From "The majestic jackalope and how it became a folklore legend", The Current, CBC Radio, 2022-03-29 (summary + audio, 25 minutes) (transcript):

Matt Galloway: 
(host)
Is the jackalope a hoax? Is it an urban legend, is it something in between? How do you define what it is?
 
Michael Branch: 
(author)
Well, I mean, as a cultural phenomenon, it's much more expansive. But if we're speaking just of the Jackalope Mount, it is a hoax. But I take pains in the book to make distinctions between a hoax and, say, a con in a con, for example. We want to rip somebody off. We want to get their money or their stuff, and the ideal Khan is one in which it's never exposed. It's a crime, essentially, but a hoax exists to be exposed. It doesn't work unless it's exposed. So to use the jackalope as an example, you know, many, many people who I interviewed said, Oh yeah, I remember when my grandfather used to show me the hoax mount he had in his basement, but I didn't know it was a hoax. He told me all these fabulous stories about it, and it was only later that I got brought into the community of people who knew better. So I love the way a hoax exists to produce pleasure. It exists to create humour.
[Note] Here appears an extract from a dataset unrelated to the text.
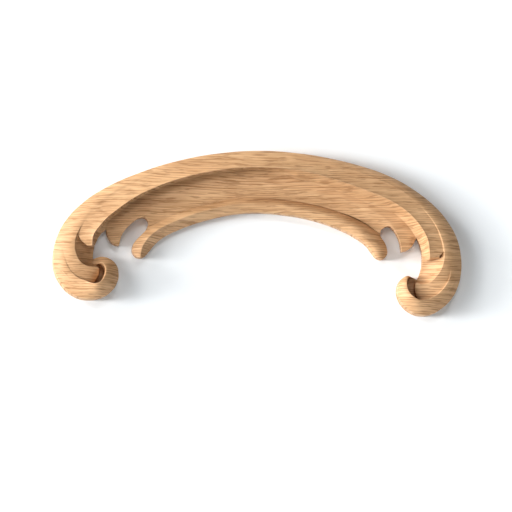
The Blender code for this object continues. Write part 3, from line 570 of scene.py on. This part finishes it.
def floor_block(name):
    """The deepest level: a plain block under the whole plan."""
    margin = CLEAR * MM
    depth = node_low.y * FLOOR_HEIGHT / DRAWN_THICKNESS
    low = (node_low.x - margin, depth, node_low.z - margin)
    high = (node_high.x + margin, margin, node_high.z + margin)
    mesh = bmesh.new()
    bmesh.ops.create_cube(mesh, size=1)
    for vert in mesh.verts:
        vert.co = [a + (b - a) * (c + 0.5) for a, b, c in zip(low, high, vert.co)]
    return as_object(name, mesh)


def boolean(target, operation, other):
    modifier = target.modifiers.new(other.name, "BOOLEAN")
    modifier.operation = operation
    modifier.solver = "EXACT"
    modifier.object = other


def baked(target):
    """The target's mesh with its modifiers worked in."""
    graph = bpy.context.evaluated_depsgraph_get()
    data = bpy.data.meshes.new_from_object(target.evaluated_get(graph))
    target.modifiers.clear()
    return data


def carved_oak():
    """The finely carved onlay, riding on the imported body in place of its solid."""
    drawn = (
        ("band", BAND, band_section),
        ("leaf", LEAF, leaf_section),
        ("web", WEB, web_section),
        ("lip", LIP, lip_section),
        ("volute_left", VOLUTE_LEFT, volute_section),
        ("volute_right", VOLUTE_RIGHT, volute_section),
    )
    carving = floor_block("carving")
    helpers = [carving]
    for order, (name, ribs, section) in enumerate(drawn):
        piece = strand(name, ribs, section, BEHIND + BEHIND_STEP * order)
        helpers.append(piece)
        boolean(carving, "UNION", piece)
    board = blank("board")
    helpers.append(board)
    boolean(board, "INTERSECT", carving)
    data = baked(board)
    for helper in helpers:
        bpy.data.objects.remove(helper)
    data.name = "carved_oak"
    for face in data.polygons:
        face.use_smooth = True
    data.set_sharp_from_angle(angle=math.radians(SHARP_ANGLE))
    made = bpy.data.objects.new("carved_oak", data)
    bpy.context.scene.collection.objects.link(made)
    return made


class Nodes:
    """Short calls that add and join the nodes of one material."""

    def __init__(self, name):
        self.material = bpy.data.materials.new(name)
        self.material.use_nodes = True
        self.tree = self.material.node_tree
        self.shader = self.tree.nodes["Principled BSDF"]

    def add(self, kind, inputs=None, **settings):
        node = self.tree.nodes.new(kind)
        for key, value in settings.items():
            setattr(node, key, value)
        for key, value in (inputs or {}).items():
            self.put(node.inputs[key], value)
        return node

    def put(self, socket, value):
        if isinstance(value, bpy.types.NodeSocket):
            self.tree.links.new(value, socket)
        else:
            socket.default_value = value

    def maths(self, operation, first, second=0.0):
        return self.add("ShaderNodeMath", {0: first, 1: second}, operation=operation).outputs[0]

    def plus(self, first, second):
        return self.maths("ADD", first, second)

    def minus(self, first, second):
        return self.maths("SUBTRACT", first, second)

    def times(self, first, second):
        return self.maths("MULTIPLY", first, second)

    def stretched(self, place_in, scale, shift=(0, 0, 0)):
        """The coordinates times a scale along each axis, then shifted."""
        values = {"Vector": place_in, "Scale": scale, "Location": shift}
        return self.add("ShaderNodeMapping", values).outputs[0]

    def noise(self, place_in, measures):
        """Noise over coordinates in millimetres, from 0 to 1, by its scale, shift and detail."""
        scale, shift, detail = measures
        values = {"Vector": self.stretched(place_in, scale, shift), "Scale": 1.0, "Detail": detail}
        return self.add("ShaderNodeTexNoise", values).outputs[0]

    def ramp(self, value, low, high, start=0.0, end=1.0, smooth=True):
        """The value between low and high, spread from start to end and held there outside."""
        kind = "SMOOTHSTEP" if smooth else "LINEAR"
        values = {"Value": value, "From Min": low, "From Max": high, "To Min": start, "To Max": end}
        return self.add("ShaderNodeMapRange", values, interpolation_type=kind).outputs[0]

    def blend(self, share, first, second):
        """A mix of two colours. The node has its colours on sockets 6 and 7, and gives out its third."""
        node = self.add("ShaderNodeMix", data_type="RGBA")
        self.put(node.inputs[0], share)
        self.put(node.inputs[6], first)
        self.put(node.inputs[7], second)
        return node.outputs[2]


def oak():
    """Bare sanded oak, grain along X: growth rings, streaks, pores and rays, with a painted highlight on its
    crests and painted shade in its corners.
    """
    n = Nodes("oak")
    where = n.add("ShaderNodeTexCoord").outputs["Object"]
    where = n.stretched(where, (1 / MM, 1 / MM, 1 / MM))

    # The grain wanders slowly up and down along the board.
    wander = n.times(n.minus(n.noise(where, WANDER), NOISE_MIDDLE), GRAIN_WANDER)
    drift = n.times(n.minus(n.noise(where, DRIFT), NOISE_MIDDLE), GRAIN_DRIFT)
    x, y, z = n.add("ShaderNodeSeparateXYZ", {0: where}).outputs
    grain_z = n.plus(z, n.plus(wander, drift))
    grain = n.add("ShaderNodeCombineXYZ", {0: x, 1: y, 2: grain_z}).outputs[0]

    # Growth rings stand almost on edge, so they show as long level bands with slow swells.
    across = n.plus(n.times(grain_z, RING_RISE), n.times(y, RING_LEAN))
    across = n.plus(across, n.times(n.noise(grain, RINGS), RING_UNEVEN))
    turn = n.maths("FRACT", n.maths("DIVIDE", across, RING_PITCH))
    early = n.times(n.ramp(turn, *EARLY_START), n.ramp(turn, *EARLY_END, 1.0, 0.0))

    # Broad bands of tone, then level streaks of two lengths, drawn out along the board and through it.
    streaks = n.noise(grain, STREAKS)
    fine = n.noise(grain, FINE)
    tone = n.plus(n.times(n.noise(grain, BANDS), BAND_TONE), n.times(streaks, STREAK_TONE))
    tone = n.plus(tone, n.times(fine, FINE_TONE))
    tone = n.plus(tone, n.times(early, EARLY_TONE))
    middle = (BAND_TONE + STREAK_TONE + FINE_TONE) * NOISE_MIDDLE + EARLY_TONE * EARLY_MEAN
    tone = n.ramp(tone, middle - TONE_HALF, middle + TONE_HALF, smooth=False)
    colour = n.blend(tone, OAK_PALE, OAK_DARK)
    patches = n.ramp(n.noise(where, PATCHES), *PATCH_RANGE, 0.0, PATCH_SHARE)
    colour = n.blend(patches, colour, OAK_RED)

    # Vessel rows: thin dark level lines at uneven steps, broken along their length.
    phase = n.times(n.noise(grain, LINE_PHASE), LINE_UNEVEN)
    phase = n.plus(phase, n.times(grain_z, math.tau / LINE_PITCH))
    rows = n.ramp(n.maths("SINE", phase), *LINE_RANGE)
    rows = n.times(rows, n.ramp(n.noise(grain, LINE_BREAKS), *LINE_BREAK_RANGE))
    colour = n.blend(n.times(rows, LINE_SHARE), colour, OAK_LINE)

    # Pores: thin dark dashes along the grain, closest in the early wood of each ring.
    edge = n.minus(DASH_EDGE, n.times(early, DASH_EARLY))
    pore = n.ramp(n.minus(n.noise(grain, DASHES), edge), *DASH_SOFT)
    colour = n.blend(n.times(pore, PORE_SHARE), colour, OAK_PORE)

    # Rays: small pale flecks.
    ray_field = n.stretched(grain, [1 / size for size in RAY_CELL], RAY_SHIFT)
    flecks = n.add("ShaderNodeTexVoronoi", {"Vector": ray_field, "Scale": 1.0}, feature="F1")
    ray = n.ramp(flecks.outputs["Distance"], *RAY_RANGE, 1.0, 0.0)
    colour = n.blend(n.times(ray, RAY_SHARE), colour, OAK_RAY)

    # Painted highlight and painted shade: crests open to the light are painted a little paler, and corners
    # and creases a little darker, where ambient occlusion finds them.
    around = n.add("ShaderNodeAmbientOcclusion", {"Distance": CORNER_REACH}, samples=CORNER_SAMPLES)
    # Painted shade: the more occluded a point is, the darker its colour.
    corner = n.ramp(around.outputs["AO"], *CORNER_SHADE_RANGE, CORNER_SHADE_SHARE, 0.0)
    colour = n.blend(corner, colour, OAK_PAINTED_SHADE)
    rounded = n.add("ShaderNodeBevel", {"Radius": EDGE_RADIUS}, samples=EDGE_SAMPLES).outputs[0]
    flat = n.add("ShaderNodeNewGeometry").outputs["Normal"]
    bend = n.add("ShaderNodeVectorMath", {0: rounded, 1: flat}, operation="DOT_PRODUCT").outputs["Value"]
    # Painted highlight: where the bevelled normal bends away from the face on an open crest, the colour is
    # lightened.
    crest = n.times(n.ramp(bend, *BEND_RANGE), n.ramp(around.outputs["AO"], *OPEN_RANGE))
    colour = n.blend(n.times(crest, CREST_HIGHLIGHT_SHARE), colour, OAK_PAINTED_HIGHLIGHT)
    n.put(n.shader.inputs["Base Color"], colour)

    rough = n.plus(n.times(fine, ROUGH_FINE), ROUGH_LOW)
    rough = n.plus(rough, n.times(pore, ROUGH_PORE))
    n.put(n.shader.inputs["Roughness"], rough)
    n.put(n.shader.inputs["Specular IOR Level"], OAK_SPECULAR)

    # Faint tool marks roll over the surface, and the grain is a little raised on them.
    relief = n.minus(n.times(fine, FINE_HEIGHT), n.times(pore, PORE_HEIGHT))
    relief = n.plus(relief, n.times(streaks, STREAK_HEIGHT))
    rolling = n.add("ShaderNodeBump", {
        "Height": n.noise(where, TOOL_MARKS), "Distance": TOOL_DEPTH, "Strength": 1.0, "Normal": rounded,
    }).outputs[0]
    bump = n.add("ShaderNodeBump", {
        "Height": relief, "Distance": GRAIN_DEPTH, "Strength": 1.0, "Normal": rolling,
    })
    n.put(n.shader.inputs["Normal"], bump.outputs[0])
    return n.material


def stage_material(name, colour, see_through_behind):
    """Matte studio board. The one behind the onlay isn't there for a view from its back."""
    n = Nodes(name)
    n.put(n.shader.inputs["Base Color"], colour)
    n.put(n.shader.inputs["Roughness"], BOARD_ROUGHNESS)
    n.put(n.shader.inputs["Specular IOR Level"], 0.0)
    if see_through_behind:
        output = n.tree.nodes["Material Output"]
        behind = n.add("ShaderNodeNewGeometry").outputs["Backfacing"]
        clear = n.add("ShaderNodeBsdfTransparent").outputs[0]
        mix = n.add("ShaderNodeMixShader", {0: behind, 1: n.shader.outputs[0], 2: clear})
        n.put(output.inputs["Surface"], mix.outputs[0])
    return n.material


def sheet(name, corners, material):
    """A flat stage piece through four corners, anticlockwise as seen from its lit side."""
    mesh = bmesh.new()
    mesh.faces.new([mesh.verts.new(corner) for corner in corners])
    made = as_object(name, mesh)
    made.data.materials.append(material)


def sun(name, toward, power):
    """Even light from far away, in the direction of a vector."""
    light = bpy.data.lights.new(name, "SUN")
    light.energy = power
    light.angle = math.radians(DAYLIGHT_SPREAD)
    lamp = bpy.data.objects.new(name, light)
    bpy.context.scene.collection.objects.link(lamp)
    lamp.rotation_euler = toward.to_track_quat("Z", "Y").to_euler()


def studio():
    """A pale board behind the onlay, a pale floor far below it, and soft daylight from the left."""
    board = stage_material("board", BOARD_COLOUR, True)
    floor = stage_material("floor", BOARD_COLOUR, False)
    r = BOARD_REACH
    y = -BOARD_SET_IN
    z = FLOOR_LEVEL
    sheet("backdrop", [(-r, y, z), (r, y, z), (r, y, r), (-r, y, r)], board)
    sheet("floor", [(-r, -r, z), (r, -r, z), (r, y, z), (-r, y, z)], floor)

    for order, (out, around, power) in enumerate(DAYLIGHT):
        out = math.radians(out)
        around = math.radians(around)
        level = math.cos(out)
        toward = Vector((math.cos(around) * level, -math.sin(out), math.sin(around) * level))
        sun("daylight_%d" % order, toward, power)
    sun("behind", Vector(BACK_TOWARD), BACK_POWER)

    world = bpy.data.worlds.new("studio")
    bpy.context.scene.world = world
    world.use_nodes = True
    tree = world.node_tree
    around = tree.nodes["Background"]
    around.inputs["Strength"].default_value = AROUND_POWER
    around.inputs["Color"].default_value = AROUND_COLOUR
    seen = tree.nodes.new("ShaderNodeBackground")
    seen.inputs["Color"].default_value = BACKGROUND_COLOUR
    path = tree.nodes.new("ShaderNodeLightPath")
    mix = tree.nodes.new("ShaderNodeMixShader")
    tree.links.new(path.outputs["Is Camera Ray"], mix.inputs[0])
    tree.links.new(around.outputs[0], mix.inputs[1])
    tree.links.new(seen.outputs[0], mix.inputs[2])
    tree.links.new(mix.outputs[0], tree.nodes["World Output"].inputs["Surface"])


def camera():
    """The photograph's view: from a little to the left and below, through a long lens."""
    data = bpy.data.cameras.new("camera")
    data.lens = LENS
    data.sensor_width = SENSOR
    data.clip_start = CLIP_NEAR
    data.clip_end = CLIP_FAR
    made = bpy.data.objects.new("camera", data)
    bpy.context.scene.collection.objects.link(made)
    turn = math.radians(VIEW_TURN)
    tilt = math.radians(VIEW_TILT)
    level = math.cos(tilt)
    back = Vector((math.sin(turn) * level, -math.cos(turn) * level, math.sin(tilt)))
    distance = PHOTO_SIDE * MM_A_PIXEL * MM * LENS / SENSOR
    aim = Vector((
        (PHOTO_SIDE / 2 - CROWN_PIXEL[0]) * MM_A_PIXEL * MM,
        0,
        (CROWN_PIXEL[1] - PHOTO_SIDE / 2) * MM_A_PIXEL * MM,
    ))
    made.location = aim + back * distance
    made.rotation_euler = (-back).to_track_quat("-Z", "Y").to_euler()
    bpy.context.scene.camera = made


def main():
    camera()
    studio()
    bpy.context.scene.view_settings.view_transform = "Standard"
    carved = carved_oak()
    carved.data.materials.append(oak())
    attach(carved, "root")
    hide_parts("onlay")


main()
But it also exists to build community because it distinguishes the line between insiders and outsiders. And when you learn the secret, you get to be part of the group that knows better and then you get to help fool the next person. So I think in an era where you know, hoaxes have been associated with a lot of stuff, that's quite terrible. It's important to remember that the hoax has existed for millennia and that it plays a role that has a cultural function. And often that function is to help define in a humorous way these boundaries between communities.
 
Matt Galloway:  I was going to say, I mean, we'll get back to the Jackalope, but you've hinted at this in sort of a sea of social media misinformation, disinformation, what people call fake news, what's the role of the hoax and what's the place of the hoax?
 
Michael Branch:  Yeah, I think the place of the hoax for me is to sort of reclaim the idea that fooling each other for fun and good humour is still something that can produce pleasure. It can still be healthy. I think that, you know, we've kind of almost decided that when we imagine things, we're imagining falsehoods and that those things necessarily hurt other people. But I think, you know, the jackalope reminds us that we often need to operate in the realm of the imagination. There's a reason why every world culture has hybrid and imagined animals in its folklore. It's universal to human culture, and I think one of the reasons it is universal is, you know, we need our monsters, we need our invented animals because we need to believe that there's a world beyond what we struggle with every day when we roll out of bed.